I have been interested in ‘anthropogenic global warming’ for several years, and one aspect of it that fascinates me, if only because I am a writer, is the verbal jousting that goes on in public arguments, and in particular on the blogs. Those who support the orthodoxy have the upper hand, as the orthodox generally do. They see sceptics and dissenters not simply as the enemy, but as rather less intelligent than themselves, and to be put down for both reasons.
They do so by dismissing any objection or alternative offered by the dissenter, not by showing that it is wrong, for good reasons that are displayed, but by undermining the ground on which the dissenter stands. None of this is peculiar to ‘climate change’ – you can see its equivalent in any debate or dispute where the orthodox confront dissenters, like economics, or religion, or foreign affairs.
But since I am a sort of sceptic in this field, and have seen a lot of the debate, I thought it might be fun to set out the dismissals, and how a dissenter might respond to each of them. Here we go.
(1) ‘You’re not a climate scientist (so what would you know?) …’ There are two possible retorts here. The first makes the point that climate science is a new field, and those with any seniority in it have come from another discipline. In the second, you agree that you are not a climate scientist, but point out that neither is Ms Gillard, nor any other member of the present Federal Government or Parliament. Yet both Government and Parliament are obliged to come to a decision on ‘climate change’, and to do that MPs and Senators have to read, think and ask questions. And we the citizens have to be able to judge whether or not they have done so well, so we too have to read, think, ask questions and make our own minds up. Was the carbon tax necessary? Will it have any effect on global emissions? We have to be able to decide on such questions at election time.
(2) ‘Don’t you realise that 97 per cent of all climate scientists agree about AGW?’ This challenge has a number of siblings, like the ‘thousands of scientists’ who are said to have worked on the various IPCC reports, or other large numbers or proportions of those published in the field who agree about AGW. If you follow the references up, these numbers and proportions just evaporate. The 97 per cent figure turns out to be 75 of 77 people, while the thousands writing the IPCC reports turn out to be a modest score or so (yes, there are thousands of references in the IPCC reports, but that is a different matter).
(3) ‘But all the scientific bodies agree about AGW!’ It is true that the executives of many scientific organisations around the world have issued statements warning of the rise of AGW and calling for action, but it is also true that none of these statements has been endorsed by the membership, and that in some cases these statements have caused unrest within the organisations and resignations by prominent members. I would add that these statements seem political to me, rather than scientific. But you would need to read them yourself, and come to a view.

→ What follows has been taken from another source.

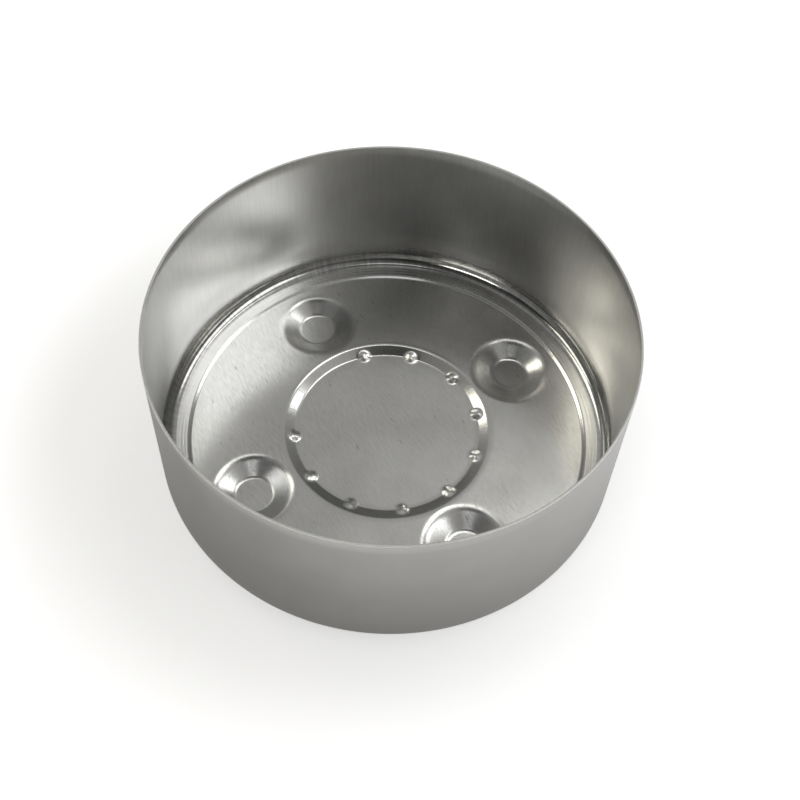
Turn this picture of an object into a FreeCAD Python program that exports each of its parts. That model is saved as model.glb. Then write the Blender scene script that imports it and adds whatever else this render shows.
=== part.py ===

(4) ‘We must observe the Precautionary Principle!’ The Precautionary Principle is a version of Pascal’s Wager, and has no more force. It states that being unsure is no reason for not acting. ‘Better safe than sorry’ is a proverbial version, while ‘first do no harm’ is the medical one. But it cuts both ways: since it is clear that the science surrounding AGW is not certain (and when is science ever ‘certain’?) are we right to reduce our own standard of living, and condemn poor societies to further decades of poverty? There’s a considerable degree of harm there, and that’s what a global carbon tax would achieve.
(5) ”I care a great deal about the future for my grandchildren! (and you, by contrast, are a selfish slob)’. If this argument is produced you are doing well. The person offering it is not able to argue with you, but has gone to the high moral ground for safety. Even weaker versions of this dismissal are to claim that you must also be a ‘creationist’, or someone who doesn’t think that smoking causes lung cancer. Incidentally, never buy into either argument, even though you know that many smokers do not die of lung cancer or related diseases. It’s a side-track, and you can’t win.
(6) ‘Have you seen So-and-So’s paper that debunks/disproves/throws cold water on (whatever point you were making)?’ The orthodox usually rest on the last IPCC Assessment Report, but from time to time a new paper will come out that appears to buttress it. If you don’t know the new paper the safest course is to say so. If you have read in the area, you could summon up the papers that point the other way. Usually you will be told that those papers are not taken seriously, or were dismissed by the IPCC last time, or were published in inferior journals. Your best course is to nod, but express caution – the last word on this subject has not been said…
Global warming and climate change are subjects made for argument. I hope that by reading the above you will be better prepared for next occasion one arises.